Among the lines below, count those with "code". Give the total alone.

--- RECORDS SUPPLIED ---
━━━━━━━━━━━━━━━━

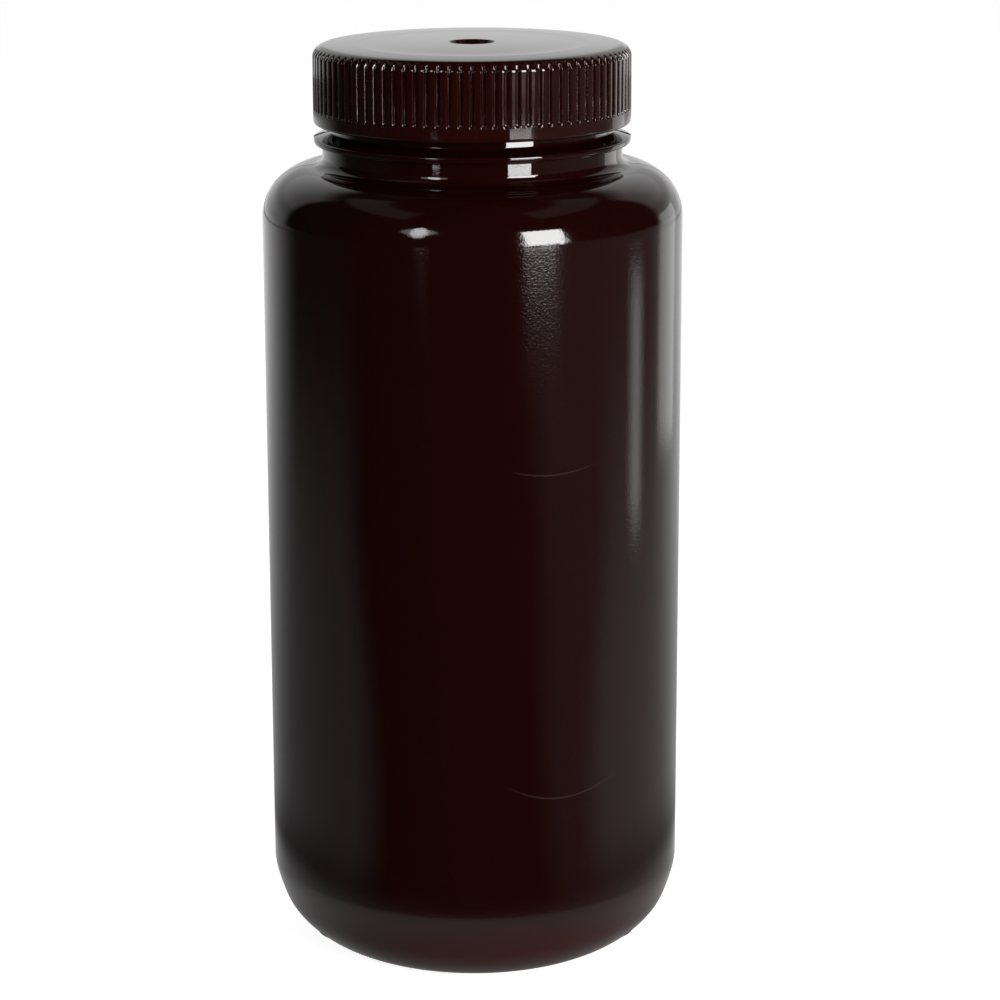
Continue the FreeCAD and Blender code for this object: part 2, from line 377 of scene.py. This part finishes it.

━━━━━━━━━━━━━━━━

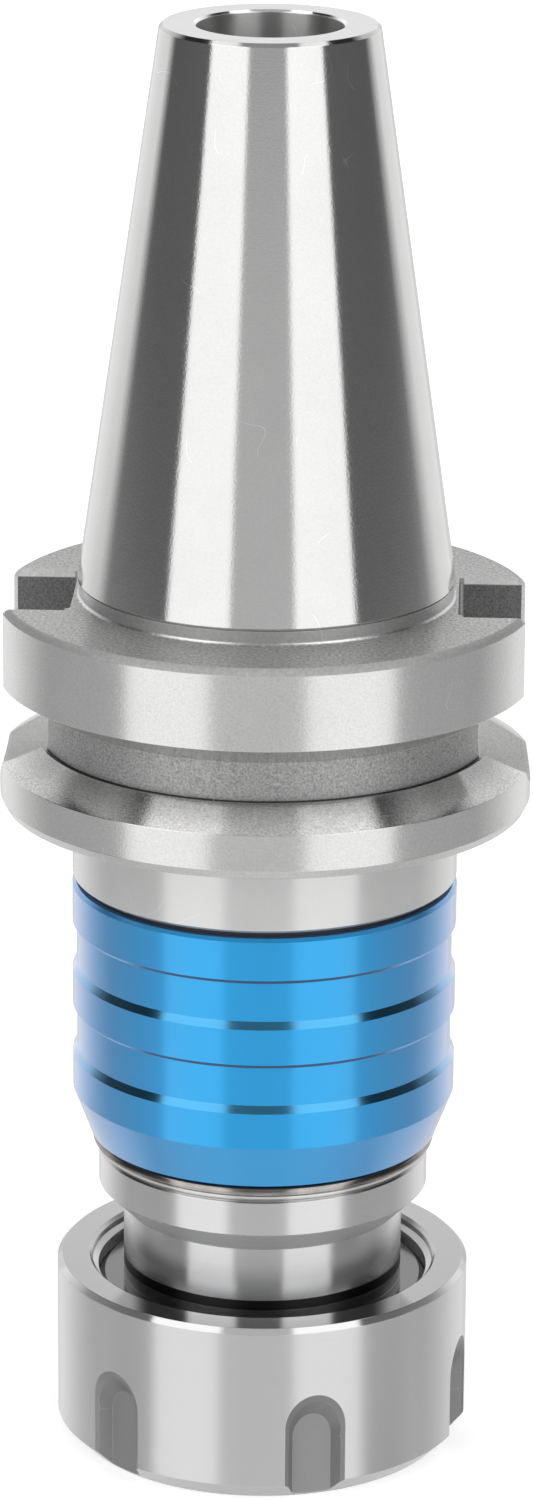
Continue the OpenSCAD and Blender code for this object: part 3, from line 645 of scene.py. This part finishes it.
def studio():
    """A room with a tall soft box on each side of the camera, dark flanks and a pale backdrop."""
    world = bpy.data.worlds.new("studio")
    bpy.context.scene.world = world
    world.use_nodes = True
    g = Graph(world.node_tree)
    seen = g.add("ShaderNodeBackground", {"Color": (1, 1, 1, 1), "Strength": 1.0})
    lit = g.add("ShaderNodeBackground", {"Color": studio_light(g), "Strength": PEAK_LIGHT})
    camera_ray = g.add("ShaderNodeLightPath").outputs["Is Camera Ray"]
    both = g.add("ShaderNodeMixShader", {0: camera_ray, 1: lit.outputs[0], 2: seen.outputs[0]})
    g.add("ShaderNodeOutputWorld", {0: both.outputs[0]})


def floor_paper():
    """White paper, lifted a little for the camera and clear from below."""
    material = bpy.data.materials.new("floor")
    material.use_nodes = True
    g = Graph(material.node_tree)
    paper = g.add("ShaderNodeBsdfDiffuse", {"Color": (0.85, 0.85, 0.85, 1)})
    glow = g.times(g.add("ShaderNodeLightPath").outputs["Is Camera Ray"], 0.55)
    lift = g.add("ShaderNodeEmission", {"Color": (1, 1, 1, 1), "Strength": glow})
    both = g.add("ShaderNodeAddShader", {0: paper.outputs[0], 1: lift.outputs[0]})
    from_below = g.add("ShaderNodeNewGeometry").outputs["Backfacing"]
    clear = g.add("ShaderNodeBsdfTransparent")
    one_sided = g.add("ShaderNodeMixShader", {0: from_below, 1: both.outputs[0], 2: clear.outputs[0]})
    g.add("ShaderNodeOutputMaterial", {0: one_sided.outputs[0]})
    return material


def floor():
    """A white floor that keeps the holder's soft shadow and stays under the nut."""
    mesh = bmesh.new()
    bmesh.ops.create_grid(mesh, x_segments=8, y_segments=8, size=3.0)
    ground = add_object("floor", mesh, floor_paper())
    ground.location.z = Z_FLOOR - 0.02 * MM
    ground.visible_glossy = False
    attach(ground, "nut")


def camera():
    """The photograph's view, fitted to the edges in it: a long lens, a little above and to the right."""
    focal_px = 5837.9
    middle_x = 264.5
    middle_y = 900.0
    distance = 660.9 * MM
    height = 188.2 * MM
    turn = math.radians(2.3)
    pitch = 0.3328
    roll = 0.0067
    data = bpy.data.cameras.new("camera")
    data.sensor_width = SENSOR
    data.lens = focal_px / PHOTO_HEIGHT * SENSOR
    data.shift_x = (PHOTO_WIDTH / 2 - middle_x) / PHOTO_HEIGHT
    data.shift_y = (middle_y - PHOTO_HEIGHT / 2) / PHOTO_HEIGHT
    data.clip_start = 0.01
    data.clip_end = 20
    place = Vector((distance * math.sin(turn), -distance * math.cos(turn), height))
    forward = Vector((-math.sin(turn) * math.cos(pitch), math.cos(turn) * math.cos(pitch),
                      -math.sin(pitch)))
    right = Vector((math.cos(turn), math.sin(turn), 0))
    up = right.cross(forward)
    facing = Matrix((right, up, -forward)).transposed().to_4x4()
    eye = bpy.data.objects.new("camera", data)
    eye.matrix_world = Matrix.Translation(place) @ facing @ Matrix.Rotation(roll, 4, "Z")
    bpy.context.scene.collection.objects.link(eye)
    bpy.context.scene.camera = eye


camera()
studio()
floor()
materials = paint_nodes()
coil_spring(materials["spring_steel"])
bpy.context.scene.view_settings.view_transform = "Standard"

━━━━━━━━━━━━━━━━

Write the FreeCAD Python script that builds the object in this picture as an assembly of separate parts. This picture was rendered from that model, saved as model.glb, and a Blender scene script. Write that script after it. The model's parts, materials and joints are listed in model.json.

━━━━━━━━━━━━━━━━

--- CORRECT OUTPUT ---
2